Wednesday, 20 May 2015

Self Love*

Hello Again... 



Something I have realized lately is that it's really easy to be nice and positive to and about others yet we find it so difficult to do just that for ourselves. Why are we our own biggest critics? Why do we see ourselves as so much less than what others see us as? These are questions that I have been asking myself for a long time and I still haven't quite figured it out yet. 


On a daily basis I can see girls and think oh wow they're pretty or anything positive, a compliment can pop into mind in the blink of an eye. But if I look in the mirror, then in that same blink of an eye moment so many flaws come to mind. I do not agree with bullying, I find it horrible and distasteful, so why do I allow myself to do exactly that to ME?? Because it's not hurting anyone else. No one besides me hears what I say to myself so it's fine. Reality check - it isn't! Far too many of us are way too quick to be down on ourselves and not see our full potential. I don't think I will ever be one of those girls that goes around boasting at how beautiful I am, that's just too conceited for my liking. But I have started to realize that there is nothing wrong in taking a compliment from someone and actually believing it. What girl doesn't want to hear that she looks pretty and actually feels like she really is? We all do. We all want that "boost" and there's nothing wrong with that. 

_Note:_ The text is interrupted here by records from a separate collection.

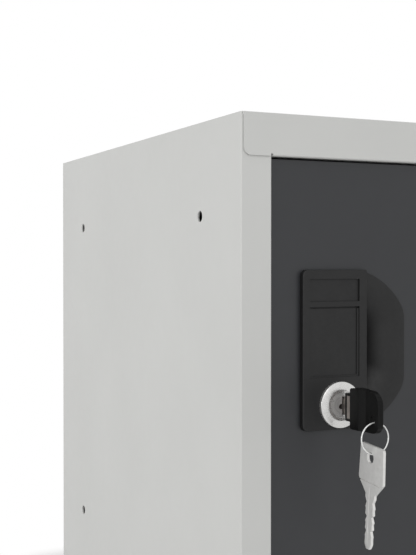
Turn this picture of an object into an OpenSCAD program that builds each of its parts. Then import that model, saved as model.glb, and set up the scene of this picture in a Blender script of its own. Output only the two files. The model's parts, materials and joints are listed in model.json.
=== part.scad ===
// Cell phone locker box: a folded sheet-steel cube with one inset door,
// a moulded handle with a finger scoop, a cam lock, two keys on a ring,
// and a shelf with upright dividers that hold phones on edge.
// Millimetres. The origin is the centre of the base, the front faces -Y, +Z is up.

/* [Cabinet] */
// Overall width
box_w = 300; // [280:5:400]
// Overall depth, from the front lips to the back
box_d = 300; // [280:5:400]
// Overall height
box_h = 300; // [290:5:400]
// Thickness of the sheet steel
sheet = 1; // [0.8:0.1:1.2]
// Inside radius of the folds
fold_r = 1; // [0.6:0.1:1.4]
// Width of the stile beside the door
stile_w = 16.8; // [15:0.2:20]
// Height of the lip above and below the door
lip_h = 21.5; // [18:0.5:26]
// Width of the flanges at the back
rear_flange = 16; // [14:1:20]
// Distance of the joining holes from each edge
hole_inset = 50; // [40:5:60]
// Diameter of the joining holes
hole_d = 6; // [5:0.5:7]

/* [Door] */
// Gap around the door
door_gap = 1.2; // [1:0.1:1.6]
// How far the door face lies behind the stiles
door_recess = 2.5; // [2:0.5:4]
// Depth of the door pan
door_depth = 14; // [13:0.5:15]
// Diameter of the hinge pins
hinge_pin_d = 3; // [2.8:0.1:3.2]

/* [Handle] */
// Distance of the handle plate from the left side
plate_left = 34.9; // [33:0.5:37]
// Width of the handle plate
plate_w = 38.6; // [38:0.2:39]
// Height of the handle plate
plate_h = 82.4; // [80:0.4:86]
// How far the plate stands off the door
plate_t = 3.2; // [3:0.1:3.6]
// Middle of the plate below the top of the cabinet
plate_drop = 119.6; // [115:1:130]
// Radius of the round wing beside the plate
wing_r = 42; // [41.5:0.5:43]
// Reach of the wing beyond the plate
wing_reach = 25; // [24:0.5:26]
// Depth of the finger scoop
scoop_depth = 10.5; // [9:0.5:11]

/* [Lock and keys] */
// Distance of the lock from the left side
lock_left = 56.6; // [56:0.2:57]
// Distance of the lock below the top
lock_drop = 148; // [147:0.5:149]
// Diameter of the lock's front flange
rosette_d = 24; // [22:0.5:25]
// Length of the cam from the lock's axis to its tip
cam_reach = 37; // [34:1:38]
// Outside diameter of the key ring
ring_d = 16.6; // [16:0.2:18]
// Thickness of the ring's wire
wire_d = 0.9; // [0.8:0.1:1.2]

/* [Phone dividers] */
// Number of dividers on each level
divider_n = 8; // [4:2:8]
// Spacing of the dividers
divider_pitch = 30; // [26:1:30]
// Height of the dividers
divider_h = 62; // [50:2:70]
// Front-to-back length of the dividers
divider_len = 172; // [120:4:180]

/* [Hidden] */
$fn = 48;
over = 1;          // how far a cutting shape runs past what it cuts
bend_steps = 5;    // facets in each fold

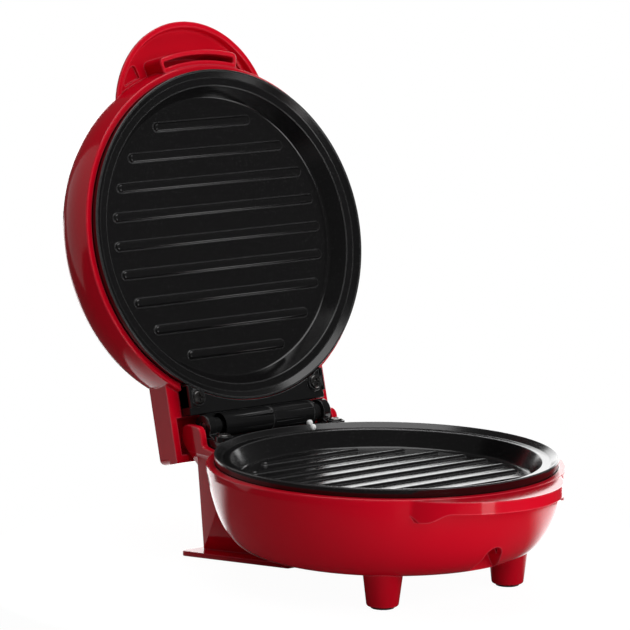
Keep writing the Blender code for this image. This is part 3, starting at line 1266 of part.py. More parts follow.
def make_lid_hinge_cover(frame, material):
    """Black cover below the upper plate that carries the barrel of the hinge."""
    cover = block("lid_hinge_cover", (-LID_COVER_HALF_WIDTH, -LID_COVER_REACH, LID_COVER_BACK),
                  (LID_COVER_HALF_WIDTH, -STAND_FRONT_TOP_Y, LID_COVER_FACE), PARTS, frame)
    bevel(cover, COVER_EDGE)
    back = LID_COVER_BACK + COVER_EDGE
    inside = -LID_COVER_REACH + BARREL_RADIUS
    outline = [
        (inside, back),
        (inside, NECK_FRONT),
        (LID_HINGE_V + BARREL_RADIUS / 2, LID_HINGE_W - BARREL_RADIUS / 2),
        (LID_HINGE_V, LID_HINGE_W - BARREL_RADIUS / 2),
        (LID_HINGE_V, LID_HINGE_W - BARREL_RADIUS + COVER_EDGE / 2),
        (-LID_COVER_REACH, back),
    ]
    neck = prism("barrel_neck", outline, -NECK_HALF_LENGTH, NECK_HALF_LENGTH, GUIDES, frame, "X")
    end_reach = BARREL_HALF_LENGTH + BARREL_END_LENGTH
    ring_reach = BARREL_HALF_LENGTH - COLLAR_WIDTH
    collar_radius = BARREL_RADIUS + COLLAR_HEIGHT
    turned_pieces = [
        ("barrel_core", BARREL_END_RADIUS, -end_reach, end_reach),
        ("barrel_sleeve", BARREL_RADIUS, -ring_reach - COVER_EDGE, ring_reach + COVER_EDGE),
        ("barrel_collar", collar_radius, COLLAR_X - COLLAR_WIDTH / 2, COLLAR_X + COLLAR_WIDTH / 2),
        ("barrel_ring_0", collar_radius, -BARREL_HALF_LENGTH, -ring_reach),
        ("barrel_ring_1", collar_radius, ring_reach, BARREL_HALF_LENGTH),
    ]
    unite(cover, neck)
    for name, radius, low, high in turned_pieces:
        piece = cylinder(name, radius, low, high, GUIDES, frame)
        piece.rotation_euler = (0, math.pi / 2, 0)
        piece.location = (0, LID_HINGE_V, LID_HINGE_W)
        unite(cover, piece)
    for index, side in enumerate((-1, 1)):
        boss = cylinder(f"lid_cover_boss_{index}", COVER_BOSS_RADIUS, LID_COVER_BACK + COVER_EDGE,
                        LID_BOSS_TOP, GUIDES, frame)
        boss.location = (side * LID_BOSS_X, LID_BOSS_V, 0)
        rib_outer = side * LID_COVER_HALF_WIDTH
        rib_inner = side * (LID_COVER_HALF_WIDTH - SIDE_RIB_WIDTH)
        rib_low, rib_high = sorted((rib_outer, rib_inner))
        rib = block(f"lid_side_rib_{index}", (rib_low, SIDE_RIB_END, LID_COVER_BACK + COVER_EDGE),
                    (rib_high, SIDE_RIB_START, SIDE_RIB_HEIGHT), GUIDES, frame)
        recess = cylinder(f"lid_cover_recess_{index}", COVER_BOSS_RECESS_RADIUS,
                          LID_BOSS_TOP - COVER_BOSS_RECESS_DEPTH, LID_BOSS_TOP + OVERRUN, GUIDES,
                          frame)
        hole = cylinder(f"lid_cover_hole_{index}", SCREW_HOLE_RADIUS, LID_COVER_BACK - OVERRUN,
                        LID_BOSS_TOP, GUIDES, frame)
        recess.location = boss.location
        hole.location = boss.location
        unite(cover, boss, rib)
        cut(cover, recess, hole)
    plate_room = cylinder("lid_cover_plate_room", COVER_FRONT_RADIUS, LID_COVER_BACK - OVERRUN,
                          SIDE_RIB_HEIGHT + OVERRUN, GUIDES, frame, steps=SHELL_STEPS)
    cut(cover, plate_room)
    for index, side in enumerate((-1, 1)):
        outer = side * (end_reach + OVERRUN)
        inner = side * (PIN_INNER_X - RUNNING_GAP)
        low, high = sorted((outer, inner))
        bore = cylinder(f"barrel_bore_{index}", PIN_RADIUS + RUNNING_GAP, low, high, GUIDES, frame)
        bore.rotation_euler = (0, math.pi / 2, 0)
        bore.location = (0, LID_HINGE_V, LID_HINGE_W)
        cut(cover, bore)
    paint(cover, material)
    return cover


def make_indicator(frame, lens_material, lamp_material):
    """A round lens in the top of the lid, with its lamp behind it."""
    inner_face = DOME_TOP + SHELL_WALL + SEAT_GAP
    flange_top = inner_face + LENS_FLANGE
    corners = [
        (0, flange_top, 0),
        (LENS_FLANGE_RADIUS, flange_top, 0),
        (LENS_FLANGE_RADIUS, inner_face, 0),
        (LENS_RADIUS, inner_face, 0),
        (LENS_RADIUS, DOME_TOP - LENS_PROUD, LENS_PROUD),
        (0, DOME_TOP - LENS_PROUD, 0),
    ]
    lens = turned("indicator_lens", rounded(corners), PARTS, frame)
    lens.location = (0, LENS_V, 0)
    paint(lens, lens_material)
    lamp_low = flange_top + SEAT_GAP
    lamp = turned("indicator_lamp", rounded([
        (0, lamp_low + LAMP_LENGTH, 0),
        (LAMP_RADIUS, lamp_low + LAMP_LENGTH, 0),
        (LAMP_RADIUS, lamp_low, LAMP_RADIUS / 2),
        (0, lamp_low, 0),
    ]), PARTS, frame, TINY_STEPS)
    lamp.location = (0, LENS_V, 0)
    paint(lamp, lamp_material)
    return lens, lamp


def add_empty(name, parent=None):
    empty = bpy.data.objects.new(name, None)
    bpy.context.scene.collection.objects.link(empty)
    empty.parent = parent
    return empty


def build_base(frame, finishes):
    make_base_housing(frame, finishes["red"])
    make_base_hinge_cover(frame, finishes["gloss_black"])
    make_plate("lower_grill_plate", frame, finishes["plate"])
    make_element("lower_heating_element", frame, finishes["element"])
    make_shield("lower_heat_shield", frame, finishes["steel"])
    make_thermostat("lower_thermostat", frame, finishes["dark_steel"])
    make_fuse(frame, finishes["ceramic"])
    screw_seat = COUNTERBORE_TOP - SEAT_GAP
    screw_length = BOSS_END + SCREW_BITE - SCREW_RADIUS - screw_seat
    for index, (x, y) in enumerate(boss_places()):
        make_screw(f"lower_plate_screw_{index + 1}", (x, y, screw_seat), screw_length, frame,
                   finishes["dark_steel"], True)
    head_seat = BASE_BOSS_TOP - COVER_BOSS_RECESS_DEPTH + SEAT_GAP
    for index, side in enumerate((-1, 1)):
        make_screw(f"base_cover_screw_{index + 1}", (side * BASE_BOSS_X, BASE_BOSS_Y, head_seat),
                   COVER_SCREW_LENGTH, frame, finishes["dark_steel"])
    make_pin("left_hinge_pin", -1, frame, finishes["steel"])
    make_pin("right_hinge_pin", 1, frame, finishes["steel"])
    make_foot_pad("left_foot_pad", -1, frame, finishes["rubber"])
    make_foot_pad("right_foot_pad", 1, frame, finishes["rubber"])
    make_terminal_block(frame, finishes["ceramic"])
    make_cord_gland(frame, finishes["rubber"])
    make_bumper(frame, finishes["white"])


def build_lid(frame, finishes):
    make_lid_cover(frame, finishes["red"])
    make_lid_hinge_cover(frame, finishes["gloss_black"])
    make_plate("upper_grill_plate", frame, finishes["plate"])
    make_element("upper_heating_element", frame, finishes["element"])
    make_shield("upper_heat_shield", frame, finishes["steel"])
    make_thermostat("upper_thermostat", frame, finishes["dark_steel"])
    screw_seat = SHIELD_UNDERSIDE - SEAT_GAP
    screw_length = BOSS_END + SCREW_BITE - SCREW_RADIUS - screw_seat
    for index, (x, y) in enumerate(boss_places()):
        make_screw(f"upper_plate_screw_{index + 1}", (x, y, screw_seat), screw_length, frame,
                   finishes["dark_steel"], True)
    head_seat = LID_BOSS_TOP - COVER_BOSS_RECESS_DEPTH + SEAT_GAP
    for index, side in enumerate((-1, 1)):
        make_screw(f"lid_cover_screw_{index + 1}", (side * LID_BOSS_X, LID_BOSS_V, head_seat),
                   COVER_SCREW_LENGTH, frame, finishes["dark_steel"])
    make_indicator(frame, finishes["lens"], finishes["ceramic"])


def centre_over_footprint(root):
    """Stands the model on the ground with its bounding box centred over the origin."""
    bpy.context.view_layer.update()
    graph = bpy.context.evaluated_depsgraph_get()
    depths = []
    for piece in PARTS.objects:
        evaluated = piece.evaluated_get(graph)
        mesh = evaluated.to_mesh()
        depths += [(evaluated.matrix_world @ corner.co).y for corner in mesh.vertices]
        evaluated.to_mesh_clear()
    root.location = (0, -(min(depths) + max(depths)) / 2, -FLOOR_LEVEL)


clear_scene()
PARTS = new_collection("sandwich_maker")
GUIDES = new_collection("cutters")

FINISHES = {
    "red": new_material("red_plastic", RED, RED_ROUGHNESS_SHARE),
    "plate": new_material("non_stick_coating", PLATE_BLACK, PLATE_ROUGHNESS_SHARE),
    "gloss_black": new_material("black_plastic", GLOSS_BLACK, GLOSS_BLACK_ROUGHNESS_SHARE),
    "steel": new_material("bright_steel", STEEL, STEEL_ROUGHNESS_SHARE, 1.0),
    "dark_steel": new_material("blackened_steel", DARK_STEEL, DARK_STEEL_ROUGHNESS_SHARE, 1.0),
    "element": new_material("heater_sheath", ELEMENT_GREY, ELEMENT_ROUGHNESS_SHARE, 1.0),
    "rubber": new_material("black_rubber", RUBBER, RUBBER_ROUGHNESS_SHARE),
    "ceramic": new_material("ceramic", CERAMIC, CERAMIC_ROUGHNESS_SHARE),
    "white": new_material("white_silicone", WHITE, WHITE_ROUGHNESS_SHARE),
    "lens": new_material("amber_lens", AMBER, AMBER_ROUGHNESS_SHARE),
}

base_frame = add_empty("base_frame")
lid_hinge = add_empty("lid_hinge", base_frame)
lid_hinge.location = (0, HINGE_Y, HINGE_Z)
lid_hinge.rotation_euler = (-OPEN_ANGLE, 0, 0)
lid_frame = add_empty("lid_frame", lid_hinge)
lid_frame.location = (0, LID_HINGE_V, LID_HINGE_W)
lid_frame.rotation_euler = (math.pi, 0, 0)

build_base(base_frame, FINISHES)
build_lid(lid_frame, FINISHES)
centre_over_footprint(base_frame)
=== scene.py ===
import json
import math

import bmesh
import bpy
from mathutils import Matrix, Vector


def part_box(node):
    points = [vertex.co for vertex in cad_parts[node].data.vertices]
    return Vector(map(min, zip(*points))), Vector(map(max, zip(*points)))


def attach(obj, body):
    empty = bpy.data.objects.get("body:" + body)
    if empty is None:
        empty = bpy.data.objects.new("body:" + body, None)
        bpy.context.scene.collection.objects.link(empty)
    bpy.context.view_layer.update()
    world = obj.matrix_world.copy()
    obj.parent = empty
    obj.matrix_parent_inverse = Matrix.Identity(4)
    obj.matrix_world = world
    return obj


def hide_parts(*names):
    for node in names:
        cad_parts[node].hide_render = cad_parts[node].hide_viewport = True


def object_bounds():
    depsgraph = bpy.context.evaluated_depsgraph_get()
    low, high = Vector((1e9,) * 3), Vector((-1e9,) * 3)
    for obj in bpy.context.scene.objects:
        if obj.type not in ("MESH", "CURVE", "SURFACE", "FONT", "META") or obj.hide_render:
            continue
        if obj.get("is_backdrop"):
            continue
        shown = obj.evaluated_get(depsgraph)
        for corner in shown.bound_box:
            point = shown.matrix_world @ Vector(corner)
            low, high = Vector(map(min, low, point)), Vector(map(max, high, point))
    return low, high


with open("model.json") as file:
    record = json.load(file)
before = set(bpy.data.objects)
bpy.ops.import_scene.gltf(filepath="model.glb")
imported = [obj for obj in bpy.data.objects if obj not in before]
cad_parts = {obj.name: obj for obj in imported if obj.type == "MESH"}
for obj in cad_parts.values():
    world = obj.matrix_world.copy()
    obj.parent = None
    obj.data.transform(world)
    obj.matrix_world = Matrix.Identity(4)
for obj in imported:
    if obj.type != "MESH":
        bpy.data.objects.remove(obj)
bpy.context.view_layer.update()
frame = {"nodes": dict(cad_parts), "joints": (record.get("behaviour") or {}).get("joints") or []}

# Where the two halves sit
# The base stands on the table and the lid hangs on the hinge behind it. Each half is made about
# the middle of its own plate, with the lip of the plate at height zero and the metal below it.
CLOSED_GAP = 0.0040

hinge = frame["joints"][0]
hinge_point = Vector(hinge["pos_m"])
lip_low, lip_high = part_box("lower_grill_plate")
base_place = Matrix.Translation((0, (lip_low.y + lip_high.y) / 2, lip_high.z))
hinge_y = hinge_point.y - base_place.translation.y
hinge_z = hinge_point.z - base_place.translation.z
opened = math.radians(hinge["range_deg"][1])
lid_place = (
    Matrix.Translation(hinge_point)
    @ Matrix.Rotation(-opened, 4, "X")
    @ Matrix.Translation((0, -hinge_y, CLOSED_GAP - hinge_z))
    @ Matrix.Rotation(math.pi, 4, "X")
)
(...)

If we think about it, there is always going to be someone better off than us and someone worse off than us. We can either put ourselves on a pedestal or we can put ourselves down and feel sorry for ourselves. It's so easy to do both. I'm pretty sure we have all had moments of doing both at some point in our lives. But instead of comparing ourselves to others we should rather look inwards. This goal of beauty and perfection that we all want isn't going to be found in the next person or on the TV screen or in the magazines we read. That will all give us a false sense of what we should be. We are all different and unique in our own special ways. 
A day that I always remember is one of my first days at fashion college, in my illustration class, we were told to look for a girl preferably in swimwear or underwear because it would be better for us to draw her body form. I showed my lecturer the picture I had found and she kind of sniggered and said oh no she's definitely too fat. I remember thinking to myself, wow, well if she's too fat then what am I because she's tiny? For a long time afterwards I felt very uncomfortable in that class because I felt like I was being judged for who I was. I felt as if I needed to be super skinny in order to be accepted and it played on me for a long time. I found myself comparing how I looked to every image  I was told to draw and I felt very inadequate. Am I a tall, stick thin model in a magazine? No! Are the tall stick think models really as perfect as we see them in the magazines? No! Does it still bother me about my body and things that have been said to me? Of course, very often. But it is up to me to hold onto it all or to let it go. It is way easier said than done, I know that and it is something I have to work on all the time but how can I expect someone else to love me if I don't love me? I can't rely on my boyfriend to make me feel good about myself all the time. It's unfair on him and it's also me basically saying to him that I just don't believe what he says to me when he tells me I'm pretty. He must tell me because he wants to and because he means it, not to try and give me a confidence boost because I'm feeling insecure. I love him for always making me feel beautiful and for always telling me that, I love him for moaning at me for shaking my head at him in denial. I love him for making me feel like I really should like what I see in the mirror, even if it's crazy hair when I wake up or the black rings under my eyes that he just "doesn't see". 
I have a healthy body that's does everything it's meant to. Why should I care if I haven't got a toned tummy and a thigh gap. I am in perfect proportion with my height, size, shape, weight and body type. I should actually love my body more because of all my physical problems that prevent me from doing exercises and sports like I loved doing yet I am able to maintain myself how I'd like to be. I will always have my days where  these things will bother me, but I am determined to love myself the way I am. I have so much to be grateful for in my life. It's about time I started showing that gratitude properly. I am glad that I am me, with all my strengths and weaknesses. And I am glad that I can change weaknesses into strengths and have a more positive outlook on who I am, where I've been and how everything in my life has shaped me into the young woman that I am today. 

Life should be a happy thing, we should spend more time smiling, not only at others but at ourselves and at life in general.